Maryland Senate president presses Gov. Larry Hogan to fill vacant Senate seat quickly.

Senate President Thomas V. Mike Miller ratcheted up the pressure on Gov. Larry Hogan Friday to expedite the appointment of a new Democratic senator from Montgomery County to fill a vacancy in the 47-member body.

Del. Craig J. Zucker was chosen by the county Democratic Central Committee  a week ago Thursday to fill the seat left empty by the the resignation of Sen. Karen Montgomery. Montgomery announced in December that she would leave in the middle of her second term because of worsening health. Her retirement became official Jan. 1.

Under the Maryland Constitution, when a legislative seat becomes vacant the departing lawmaker's party gets to choose the replacement. The choice is forwarded to the governor, who then has  15 days to make the appointment. The law doesn't permit the governor to substitute another choice.

For the second time in the past week, the Senate chief publicly called on Hogan to install Zucker without running out the string.

"We have an empty seat back there," Miller said from the Senate rostrum. "We'd like to have that seat filled -- not just for any one bill but for all bills."

The "one bill" Miller referred to is one passed by the General Assembly last year allowing released felons to vote before completing parole or probation.
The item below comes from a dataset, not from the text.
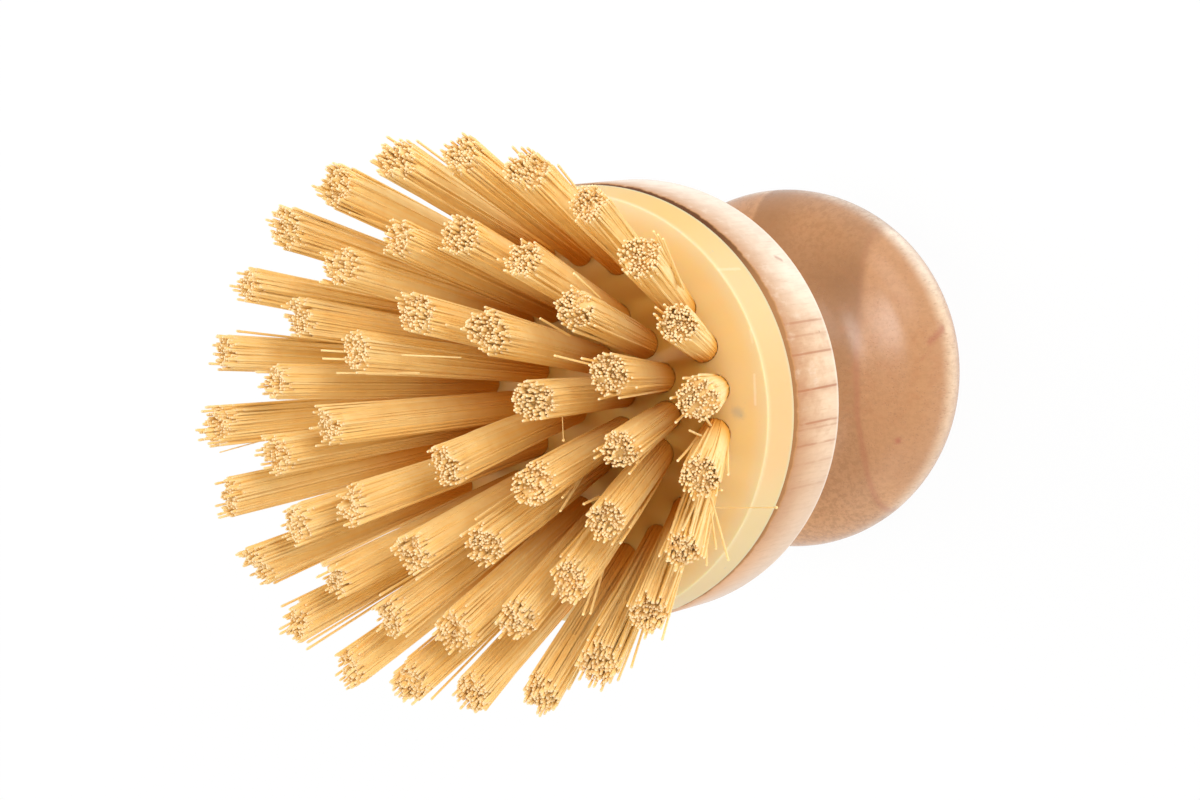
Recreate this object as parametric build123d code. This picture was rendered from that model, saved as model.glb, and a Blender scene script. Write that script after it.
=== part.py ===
from build123d import *
import math
import os

# Dish brush with a round knob handle. All lengths are in millimetres.
# The brush stands on the flat end of its knob, bristles up, with its axis on Z.

# Wooden handle: a flattened ball drawn as an oval of tangent arcs, cut flat at its foot
knob_radius = 24.3
knob_side_arc = 9.25
knob_lower_depth = 12.7
knob_upper_depth = 13.7
foot_radius = 9.0

# Wooden handle: a straight neck that runs into the knob and the rim with a hollow at each end
neck_radius = 11.6
neck_hollow_arc = 9.0
rim_hollow_arc = 8.0

# Wooden handle: rim, measured down from the face that the bristles stand in
rim_margin = 6.0
rim_front_below_face = 5.7
rim_side_start_below_face = 7.4
rim_front_bevel = 1.1
rim_back_below_face = 18.5
rim_back_bevel = 1.4

# Height of the bristle block's face above the knob's equator
face_above_equator = 61.3

# Bristle block: a moulded disc with a raised pad, and a plug that sits in the rim's socket
block_set_back = 0.2
block_side_draft = 0.7
block_edge_bevel = 0.5
ledge_width = 1.2
pad_slope = 0.6
pad_height = 0.5
plug_wall = 3.6
plug_depth = 4.6
plug_edge_bevel = 0.6
socket_side_clearance = 0.15
socket_floor_clearance = 0.4

# Tuft holes: blind, moulded on tapered pins, square to each tuft
hole_mouth_radius = 1.9
hole_draft = 0.28
hole_depth = 7.0
hole_overrun = 2.4
hole_sides = 12

# Rings of tufts: the wall left between two holes' floors, and where the bristles end
outer_count = 23
outer_hole_wall = 1.33
outer_splay_angle = 23.6
outer_tip_height = 29.6
outer_start_angle = 6.7
middle_count = 17
middle_hole_wall = 0.66
middle_splay_angle = 18.2
middle_tip_height = 32.1
middle_start_angle = 17.1
inner_count = 9
inner_hole_wall = 0.64
inner_splay_angle = 11.8
inner_tip_height = 34.1
inner_start_angle = 16.2
centre_tip_height = 34.0
centre_start_angle = 291.0

# Bristles: the root is the folded bundle in the hole, the strands stand on it
root_wall_clearance = 0.08
root_stand = 1.3
root_sides = 6
strand_sides = 3
strands_round_centre = 6
strand_sunk = 0.5

# Flat wire anchors that hold the folds of the bristles at the bottom of the holes
anchor_bite = 0.38
anchor_thickness = 0.4
anchor_height = 1.6
anchor_above_floor = 1.1
anchor_side_clearance = 0.05

# Strands as shares of the hole's radius: their ring and their own reach, at the root and the tip
root_ring_share = 0.57
root_reach_share = 0.26
tip_ring_share = 0.97
tip_reach_share = 0.45

# Small unevenness: each strand's length, and the few tufts that lean off their ring
strand_length_shares = (1.0, 0.975, 1.01, 0.985, 1.015, 0.97, 0.995)
lean_outward_shares = {"tuft_outer_17": -0.53, "tuft_outer_18": -0.5, "tuft_centre": 1.04}


def floor_circle(count, wall):
    """Return the radius of a ring's circle of hole floors, with this wall between two of them."""
    return (2 * hole_floor_radius + wall) / (2 * math.sin(math.pi / count))


def face_circle(count, wall, splay_angle):
    """Return the radius of a ring's circle of holes where they come out of the face."""
    return floor_circle(count, wall) + hole_depth * math.sin(math.radians(splay_angle))


def crown_radius(depth):
    """Return the radius of the knob's flatter arc, tangent to its side arc at this depth."""
    square_sum = knob_radius**2 + depth**2 - 2 * knob_radius * knob_side_arc
    return square_sum / (2 * (depth - knob_side_arc))


hole_floor_radius = hole_mouth_radius - hole_draft
hole_taper = hole_draft / hole_depth
anchor_length = 2 * (hole_floor_radius + anchor_bite)

rim_radius = face_circle(outer_count, outer_hole_wall, outer_splay_angle)
rim_radius += hole_mouth_radius + rim_margin
rim_front_radius = rim_radius - rim_front_bevel
block_edge_radius = rim_radius - block_set_back
block_face_radius = block_edge_radius - block_side_draft
pad_foot_radius = block_face_radius - ledge_width
pad_radius = pad_foot_radius - pad_slope
plug_radius = floor_circle(outer_count, outer_hole_wall) + hole_floor_radius + plug_wall

lower_crown = crown_radius(knob_lower_depth)
upper_crown = crown_radius(knob_upper_depth)
foot_rise = lower_crown - math.sqrt(lower_crown**2 - foot_radius**2)
equator_height = knob_lower_depth - foot_rise
face_height = equator_height + face_above_equator


def arc_meeting(depth, crown):
    """Return how far out and how deep the knob's side arc meets its flatter arc."""
    out = knob_radius - knob_side_arc
    down = crown - depth
    share = crown / math.hypot(out, down)
    return out * share, down * share - down


def knob_outline():
    """Return the knob's half outline from its foot, and the point where the neck's hollow starts."""
    low_out, low_down = arc_meeting(knob_lower_depth, lower_crown)
    high_out, high_up = arc_meeting(knob_upper_depth, upper_crown)
    low_meeting = (low_out, equator_height - low_down)
    high_meeting = (high_out, equator_height + high_up)
    hollow_out, hollow_up = neck_hollow_centre()
    crown_centre_drop = upper_crown - knob_upper_depth
    share = upper_crown / (upper_crown + neck_hollow_arc)
    rise = (hollow_up + crown_centre_drop) * share - crown_centre_drop
    leaving = (hollow_out * share, equator_height + rise)
    lines = Line((0, 0), (foot_radius, 0))
    lines += RadiusArc((foot_radius, 0), low_meeting, -lower_crown)
    lines += ThreePointArc(low_meeting, (knob_radius, equator_height), high_meeting)
    lines += RadiusArc(high_meeting, leaving, -upper_crown)
    return lines, leaving


def neck_hollow_centre():
    """Return how far out and how far above the equator the neck's lower hollow has its centre."""
    out = neck_radius + neck_hollow_arc
    crown_centre_drop = upper_crown - knob_upper_depth
    reach = upper_crown + neck_hollow_arc
    return out, math.sqrt(reach**2 - out**2) - crown_centre_drop


def make_handle():
    """Return the turned handle: knob, neck and rim in one piece of wood, with its socket."""
    front = face_height - rim_front_below_face
    side_start = face_height - rim_side_start_below_face
    back = face_height - rim_back_below_face
    neck_start = (neck_radius, equator_height + neck_hollow_centre()[1])
    neck_end = (neck_radius, back - rim_hollow_arc)
    hollow_end = (neck_radius + rim_hollow_arc, back)
    lines, leaving = knob_outline()
    lines += RadiusArc(leaving, neck_start, neck_hollow_arc)
    lines += Line(neck_start, neck_end)
    lines += RadiusArc(neck_end, hollow_end, rim_hollow_arc)
    lines += Polyline(
        hollow_end,
        (rim_radius - rim_back_bevel, back),
        (rim_radius, back + rim_back_bevel),
        (rim_radius, side_start),
        (rim_front_radius, front),
        (0, front),
        (0, 0),
    )
    wood = revolve(Plane.XZ * make_face(lines), Axis.Z)
    socket_depth = plug_depth + socket_floor_clearance
    socket = Cylinder(plug_radius + socket_side_clearance, socket_depth)
    wood -= Pos(0, 0, front - socket_depth / 2) * socket
    return wood.solid()


def make_disc():
    """Return the bristle block before its holes are made, with its face at level zero."""
    back = -rim_front_below_face
    floor = back - plug_depth
    points = [
        (0, 0),
        (pad_radius, 0),
        (pad_foot_radius, -pad_height),
        (block_face_radius - block_edge_bevel, -pad_height),
        (block_face_radius, -pad_height - block_edge_bevel),
        (block_edge_radius, back),
        (plug_radius, back),
        (plug_radius, floor + plug_edge_bevel),
        (plug_radius - plug_edge_bevel, floor),
        (0, floor),
    ]
    outline = make_face(Polyline(*points, close=True))
    return revolve(Plane.XZ * outline, Axis.Z)


def make_block(tufts):
    """Return the moulded block with a hole and an anchor's seat for every tuft."""
    top_radius = hole_mouth_radius + hole_taper * hole_overrun
    floor = corners((0, 0, -hole_depth), hole_floor_radius, hole_sides, 0)
    top = corners((0, 0, hole_overrun), top_radius, hole_sides, 0)
    hole = make_taper(floor, top)
    seat_length = anchor_length + 2 * anchor_side_clearance
    seat_thickness = anchor_thickness + 2 * anchor_side_clearance
    seat_height = anchor_height + anchor_side_clearance
    seat = Pos(0, 0, seat_level(seat_height)) * Box(seat_length, seat_thickness, seat_height)
    cutter = hole + seat
    cutters = [(tuft.place * cutter).solid() for tuft in tufts]
    block = make_disc().cut(*cutters)
    return Pos(0, 0, face_height) * block.solid()


def seat_level(height):
    """Return the middle of a slot or seat of this height, measured along a tuft's axis."""
    return anchor_above_floor - hole_depth + height / 2


def corners(centre, reach, sides, turn):
    """Return the corners of an even-sided ring round a centre, square to Z."""
    x, y, z = centre
    step = 2 * math.pi / sides
    angles = [turn + step * n for n in range(sides)]
    return [Vector(x + reach * math.cos(a), y + reach * math.sin(a), z) for a in angles]


def make_taper(low, high):
    """Return the flat-sided solid between two rings of corners that lie in parallel planes."""
    faces = [Face(Wire.make_polygon(low)), Face(Wire.make_polygon(high))]
    for n in range(len(low)):
        after = (n + 1) % len(low)
        faces.append(Face(Wire.make_polygon([low[n], low[after], high[after], high[n]])))
    return Solid(Shell(faces))


class Tuft:
    """One tuft's place: where its hole is, which way it points and how long it is."""

    def __init__(self, name, root_radius, splay_angle, tip_height, angle, turn):
        self.name = name
        self.turn = turn
        splay = math.radians(splay_angle)
        radial = Vector(1, 0, 0).rotate(Axis.Z, angle)
        axis = radial * math.sin(splay) + Vector(0, 0, math.cos(splay))
        across = radial * math.cos(splay) - Vector(0, 0, math.sin(splay))
        self.length = tip_height / math.cos(splay)
        self.place = Plane(origin=radial * root_radius, x_dir=across, z_dir=axis).location
        self.lean = lean_outward_shares.get(name, 0) * 2 * tip_ring_share * hole_mouth_radius


def make_root():
    """Return the folded bundle in the hole, with the slot that its anchor sits in."""
    low_reach = hole_floor_radius - root_wall_clearance
    high_reach = hole_mouth_radius - root_wall_clearance + hole_taper * root_stand
    low = corners((0, 0, -hole_depth), low_reach, root_sides, 0)
    high = corners((0, 0, root_stand), high_reach, root_sides, 0)
    slot_thickness = anchor_thickness + 2 * anchor_side_clearance
    slot_height = anchor_height + anchor_side_clearance
    slot = Box(anchor_length, slot_thickness, slot_height)
    return make_taper(low, high).cut((Pos(0, 0, seat_level(slot_height)) * slot).solid())


def make_strand(x_share, y_share, length, lean):
    """Return one strand that stands on the root at this place and widens towards its tip."""
    root_ring = root_ring_share * hole_mouth_radius
    tip_ring = tip_ring_share * hole_mouth_radius
    turn = math.atan2(y_share, x_share)
    start = (root_ring * x_share, root_ring * y_share, root_stand - strand_sunk)
    end = (tip_ring * x_share + lean, tip_ring * y_share, length)
    low = corners(start, root_reach_share * hole_mouth_radius, strand_sides, turn)
    high = corners(end, tip_reach_share * hole_mouth_radius, strand_sides, turn)
    return make_taper(low, high)


def make_tuft(tuft, root):
    """Return one tuft: its root and the strands that flare out of it, as one solid."""
    places = [(0, 0)]
    for n in range(strands_round_centre):
        angle = 2 * math.pi * (n + 1 / 2) / strands_round_centre
        places.append((math.cos(angle), math.sin(angle)))
    strands = []
    for n, (x_share, y_share) in enumerate(places):
        length_share = strand_length_shares[(n + tuft.turn) % len(strand_length_shares)]
        strands.append(make_strand(x_share, y_share, tuft.length * length_share, tuft.lean))
    whole = root.fuse(*strands)
    return Pos(0, 0, face_height) * (tuft.place * whole.solid())


def make_anchors(tufts):
    """Return the flat wire anchors, one across the fold of every tuft."""
    wire = Box(anchor_length, anchor_thickness, anchor_height)
    wire = Pos(0, 0, seat_level(anchor_height)) * wire
    lift = Pos(0, 0, face_height)
    return Compound([(lift * (tuft.place * wire)).solid() for tuft in tufts])


def ring_of_tufts(name, count, wall, splay_angle, tip_height, start_angle):
    """Return the places of one ring of tufts, spaced evenly round the axis."""
    radius = face_circle(count, wall, splay_angle)
    ring = []
    for n in range(count):
        angle = start_angle + 360 * n / count
        label = f"tuft_{name}_{n + 1:02d}"
        ring.append(Tuft(label, radius, splay_angle, tip_height, angle, n))
    return ring


def all_tufts():
    """Return the places of every tuft, from the outer ring to the centre."""
    outer = (outer_hole_wall, outer_splay_angle, outer_tip_height, outer_start_angle)
    middle = (middle_hole_wall, middle_splay_angle, middle_tip_height, middle_start_angle)
    inner = (inner_hole_wall, inner_splay_angle, inner_tip_height, inner_start_angle)
    tufts = ring_of_tufts("outer", outer_count, *outer)
    tufts += ring_of_tufts("middle", middle_count, *middle)
    tufts += ring_of_tufts("inner", inner_count, *inner)
    tufts.append(Tuft("tuft_centre", 0, 0, centre_tip_height, centre_start_angle, 0))
    return tufts


def main():
    """Build every piece and write each one as its own file."""
    os.makedirs("parts", exist_ok=True)
    tufts = all_tufts()
    root = make_root()
    pieces = {"handle": make_handle(), "tuft_block": make_block(tufts)}
    pieces["anchors"] = make_anchors(tufts)
    for tuft in tufts:
        pieces[tuft.name] = make_tuft(tuft, root)
    for name, shape in pieces.items():
        shape.label = name
        export_step(shape, f"parts/{name}.step")


main()
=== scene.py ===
import logging
import math
import random
from dataclasses import dataclass, field
from enum import Enum
from typing import ClassVar, Mapping, Sequence

import bmesh
import bpy
from bmesh.types import BMesh, BMVert
from bpy.types import Material, Mesh, Node, NodeTree, Object
from mathutils import Matrix, Vector


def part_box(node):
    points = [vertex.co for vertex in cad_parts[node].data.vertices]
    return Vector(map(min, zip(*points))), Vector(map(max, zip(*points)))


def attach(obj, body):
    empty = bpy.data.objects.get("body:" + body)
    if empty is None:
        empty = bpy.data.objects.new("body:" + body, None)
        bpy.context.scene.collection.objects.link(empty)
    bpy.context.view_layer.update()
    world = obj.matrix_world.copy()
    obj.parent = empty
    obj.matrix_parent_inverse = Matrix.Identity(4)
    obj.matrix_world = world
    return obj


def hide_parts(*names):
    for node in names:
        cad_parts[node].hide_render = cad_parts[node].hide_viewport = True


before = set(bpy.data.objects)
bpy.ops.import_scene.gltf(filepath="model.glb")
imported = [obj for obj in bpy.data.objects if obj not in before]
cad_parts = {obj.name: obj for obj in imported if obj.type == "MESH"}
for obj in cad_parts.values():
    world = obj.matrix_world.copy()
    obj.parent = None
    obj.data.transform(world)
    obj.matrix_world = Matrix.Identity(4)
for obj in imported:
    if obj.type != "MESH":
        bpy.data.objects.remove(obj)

# Dish brush with a turned knob handle, a moulded bristle block and 50 splayed tufts.
# Lengths are in metres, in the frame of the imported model: the brush stands on its knob, axis on Z.

LOG = logging.getLogger("dish_brush")
MM = 0.001
FULL_TURN = 2 * math.pi

Socket = bpy.types.NodeSocket
Colour = tuple[float, float, float, float]
Point = tuple[float, float, float]
# Two values of one kind: where an effect sets in and is full, or its strength at either end.
Pair = tuple[float, float]


class Ring(Enum):
    """The rings of tufts, by the word that their nodes' names hold."""

    OUTER = "outer"
    MIDDLE = "middle"
    INNER = "inner"
    CENTRE = "centre"


class Slot(Enum):
    """The names of the record's material slots."""

    WOOD = "turned_wood"
    PLASTIC = "moulded_plastic"
    BRISTLE = "bristle"


# Shader building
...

Hogan vetoed the measure, but legislative leaders decided this month to attempt an override.

The House voted last week to override the veto after House Speaker Michael E. Busch mustered the minimum 85 votes to do so. Among those voting for the override was Zucker, still a delegate.

With the Senate override count apparently one short due to Montgomery's departure, Miller postponed action -- presumably until he has the necessary 29th vote. Zucker, a second-term delegate, could find himself in the rare position of casting an override vote on the same bill in both chambers.

So far, Hogan has been in no hurry to hasten that day.

Hogan spokesman Doug Mayer said he had no idea when the governor will act.

"We appreciate the Senate president's concern but the Governor's Office has a process and we intend to follow it," Mayer said. "We have a vetting process and that is what's under way."

Mayer said any delay has nothing to do with the override vote.

In reply to Miller, Senate Minority Whip Steve Hershey spoke up in Hogan's defense. He said that while the governor had 15 days to make the appointment official, only a week had passed.

Hershey, an Eastern Shore Republican, noted that over that week Hogan has been dealing with one of the largest snowstorms to hit the region in recent history. He suggested that a senatorial appointment could wait.

"It might not be the top item on his list to do," Hershey said.